## Begin
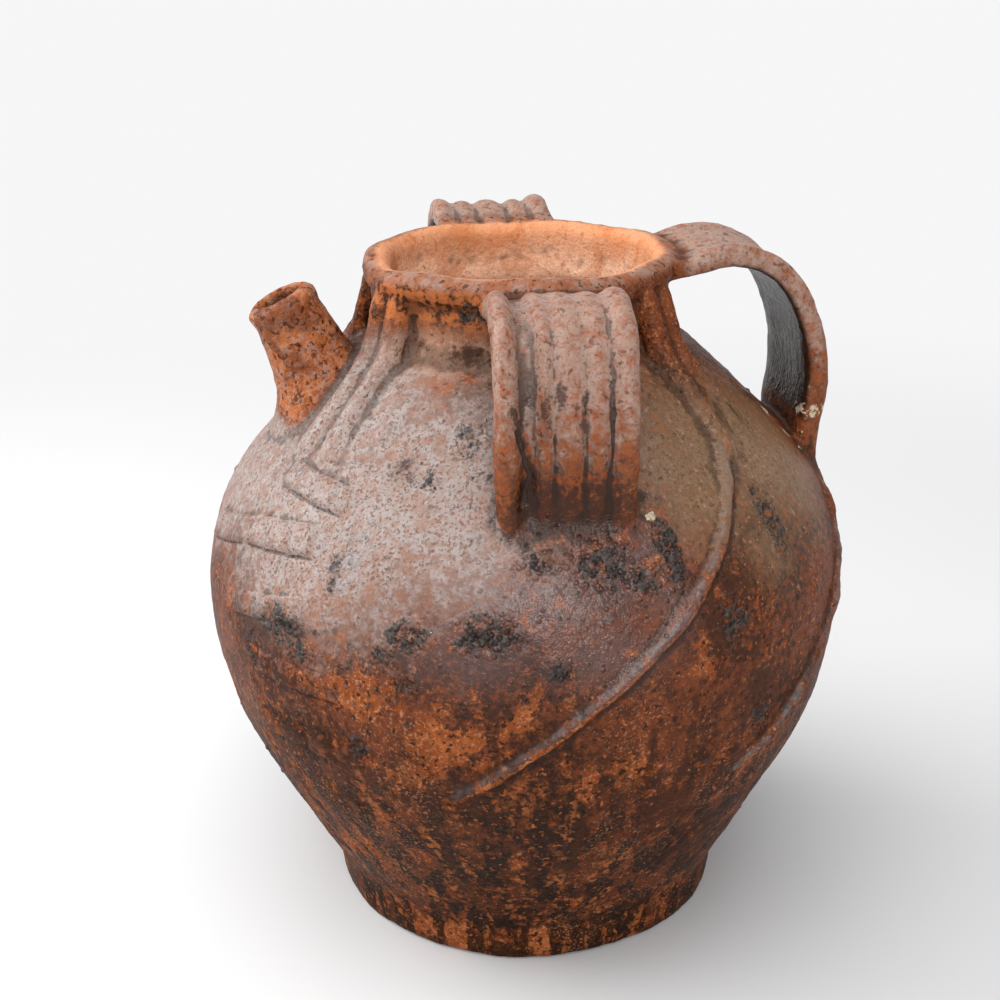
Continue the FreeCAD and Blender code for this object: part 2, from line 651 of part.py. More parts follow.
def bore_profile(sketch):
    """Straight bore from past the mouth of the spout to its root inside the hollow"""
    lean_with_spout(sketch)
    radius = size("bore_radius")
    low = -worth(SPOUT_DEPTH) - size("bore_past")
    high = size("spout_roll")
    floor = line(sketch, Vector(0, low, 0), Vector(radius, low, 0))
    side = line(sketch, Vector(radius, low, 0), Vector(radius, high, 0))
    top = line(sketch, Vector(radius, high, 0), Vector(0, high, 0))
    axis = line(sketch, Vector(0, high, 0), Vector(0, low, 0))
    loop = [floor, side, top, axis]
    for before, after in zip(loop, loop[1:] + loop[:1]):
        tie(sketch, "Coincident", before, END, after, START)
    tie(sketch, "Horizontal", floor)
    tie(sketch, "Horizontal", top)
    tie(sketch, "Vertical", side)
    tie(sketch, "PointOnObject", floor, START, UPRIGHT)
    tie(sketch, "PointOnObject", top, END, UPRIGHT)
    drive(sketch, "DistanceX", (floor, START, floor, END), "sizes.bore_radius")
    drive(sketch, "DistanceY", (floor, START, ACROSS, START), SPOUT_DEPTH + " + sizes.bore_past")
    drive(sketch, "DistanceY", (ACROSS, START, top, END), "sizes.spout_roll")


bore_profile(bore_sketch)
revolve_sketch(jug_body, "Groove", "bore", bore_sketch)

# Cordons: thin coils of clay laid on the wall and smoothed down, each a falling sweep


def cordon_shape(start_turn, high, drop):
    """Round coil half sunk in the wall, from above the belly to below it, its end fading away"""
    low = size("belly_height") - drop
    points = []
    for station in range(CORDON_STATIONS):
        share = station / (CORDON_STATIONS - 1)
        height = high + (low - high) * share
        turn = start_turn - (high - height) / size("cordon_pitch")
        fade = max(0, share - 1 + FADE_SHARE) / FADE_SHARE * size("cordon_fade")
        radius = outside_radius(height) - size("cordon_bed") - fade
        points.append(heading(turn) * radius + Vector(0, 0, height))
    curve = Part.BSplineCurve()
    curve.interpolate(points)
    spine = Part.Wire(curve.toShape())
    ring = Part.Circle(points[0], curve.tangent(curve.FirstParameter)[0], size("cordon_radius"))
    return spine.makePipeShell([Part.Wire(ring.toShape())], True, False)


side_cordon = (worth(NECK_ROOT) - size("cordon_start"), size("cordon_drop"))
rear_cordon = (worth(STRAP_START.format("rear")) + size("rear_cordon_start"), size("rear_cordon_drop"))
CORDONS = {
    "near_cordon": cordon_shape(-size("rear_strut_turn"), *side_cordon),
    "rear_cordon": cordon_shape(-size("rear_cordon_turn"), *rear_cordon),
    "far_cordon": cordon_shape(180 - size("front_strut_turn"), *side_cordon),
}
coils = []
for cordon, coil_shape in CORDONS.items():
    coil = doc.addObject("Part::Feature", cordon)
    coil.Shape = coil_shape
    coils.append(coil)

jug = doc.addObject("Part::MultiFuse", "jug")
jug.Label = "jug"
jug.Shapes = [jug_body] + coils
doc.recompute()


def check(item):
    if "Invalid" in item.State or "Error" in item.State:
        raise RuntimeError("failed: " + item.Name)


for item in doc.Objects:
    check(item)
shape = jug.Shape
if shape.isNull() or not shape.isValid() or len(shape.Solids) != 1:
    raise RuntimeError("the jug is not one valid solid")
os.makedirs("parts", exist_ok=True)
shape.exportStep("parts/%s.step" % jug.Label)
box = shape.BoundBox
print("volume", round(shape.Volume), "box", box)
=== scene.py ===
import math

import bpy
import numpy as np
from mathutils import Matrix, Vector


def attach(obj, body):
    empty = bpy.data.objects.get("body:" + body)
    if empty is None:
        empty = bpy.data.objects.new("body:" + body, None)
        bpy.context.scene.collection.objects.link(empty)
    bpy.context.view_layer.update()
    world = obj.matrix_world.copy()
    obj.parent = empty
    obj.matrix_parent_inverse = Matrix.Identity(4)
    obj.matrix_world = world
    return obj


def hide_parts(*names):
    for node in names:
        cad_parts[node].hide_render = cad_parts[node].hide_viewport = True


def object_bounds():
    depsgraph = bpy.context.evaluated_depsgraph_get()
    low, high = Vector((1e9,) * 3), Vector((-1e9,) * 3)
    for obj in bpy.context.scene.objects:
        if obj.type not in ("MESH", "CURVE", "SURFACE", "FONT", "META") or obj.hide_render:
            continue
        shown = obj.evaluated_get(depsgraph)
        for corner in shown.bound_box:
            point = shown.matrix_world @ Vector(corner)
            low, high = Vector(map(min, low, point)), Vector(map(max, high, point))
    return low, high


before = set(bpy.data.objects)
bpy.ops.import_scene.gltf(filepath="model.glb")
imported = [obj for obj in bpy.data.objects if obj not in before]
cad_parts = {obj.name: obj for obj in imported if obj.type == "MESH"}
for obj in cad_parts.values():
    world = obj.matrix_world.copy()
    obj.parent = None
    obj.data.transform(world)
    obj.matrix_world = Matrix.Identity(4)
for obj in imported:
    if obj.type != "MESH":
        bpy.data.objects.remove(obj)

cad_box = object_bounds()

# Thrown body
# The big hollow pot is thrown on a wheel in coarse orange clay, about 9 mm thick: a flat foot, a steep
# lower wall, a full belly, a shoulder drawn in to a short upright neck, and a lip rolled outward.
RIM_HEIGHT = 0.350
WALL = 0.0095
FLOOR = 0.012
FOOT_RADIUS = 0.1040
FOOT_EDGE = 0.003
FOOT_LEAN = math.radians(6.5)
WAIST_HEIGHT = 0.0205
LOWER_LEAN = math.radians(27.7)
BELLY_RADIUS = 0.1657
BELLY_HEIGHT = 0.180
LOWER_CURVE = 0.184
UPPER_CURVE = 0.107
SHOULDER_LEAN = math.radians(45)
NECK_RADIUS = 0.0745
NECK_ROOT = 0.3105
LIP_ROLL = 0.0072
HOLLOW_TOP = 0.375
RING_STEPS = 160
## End
### Task goal
Look through the material above and print exactly the lines from the one containing "side_cordon = (worth(NECK_ROOT)" to the one containing "shown = obj.evaluated_get(depsgraph)", both included, and nothing more.

### Exercise response
side_cordon = (worth(NECK_ROOT) - size("cordon_start"), size("cordon_drop"))
rear_cordon = (worth(STRAP_START.format("rear")) + size("rear_cordon_start"), size("rear_cordon_drop"))
CORDONS = {
    "near_cordon": cordon_shape(-size("rear_strut_turn"), *side_cordon),
    "rear_cordon": cordon_shape(-size("rear_cordon_turn"), *rear_cordon),
    "far_cordon": cordon_shape(180 - size("front_strut_turn"), *side_cordon),
}
coils = []
for cordon, coil_shape in CORDONS.items():
    coil = doc.addObject("Part::Feature", cordon)
    coil.Shape = coil_shape
    coils.append(coil)

jug = doc.addObject("Part::MultiFuse", "jug")
jug.Label = "jug"
jug.Shapes = [jug_body] + coils
doc.recompute()


def check(item):
    if "Invalid" in item.State or "Error" in item.State:
        raise RuntimeError("failed: " + item.Name)


for item in doc.Objects:
    check(item)
shape = jug.Shape
if shape.isNull() or not shape.isValid() or len(shape.Solids) != 1:
    raise RuntimeError("the jug is not one valid solid")
os.makedirs("parts", exist_ok=True)
shape.exportStep("parts/%s.step" % jug.Label)
box = shape.BoundBox
print("volume", round(shape.Volume), "box", box)
=== scene.py ===
import math

import bpy
import numpy as np
from mathutils import Matrix, Vector


def attach(obj, body):
    empty = bpy.data.objects.get("body:" + body)
    if empty is None:
        empty = bpy.data.objects.new("body:" + body, None)
        bpy.context.scene.collection.objects.link(empty)
    bpy.context.view_layer.update()
    world = obj.matrix_world.copy()
    obj.parent = empty
    obj.matrix_parent_inverse = Matrix.Identity(4)
    obj.matrix_world = world
    return obj


def hide_parts(*names):
    for node in names:
        cad_parts[node].hide_render = cad_parts[node].hide_viewport = True


def object_bounds():
    depsgraph = bpy.context.evaluated_depsgraph_get()
    low, high = Vector((1e9,) * 3), Vector((-1e9,) * 3)
    for obj in bpy.context.scene.objects:
        if obj.type not in ("MESH", "CURVE", "SURFACE", "FONT", "META") or obj.hide_render:
            continue
        shown = obj.evaluated_get(depsgraph)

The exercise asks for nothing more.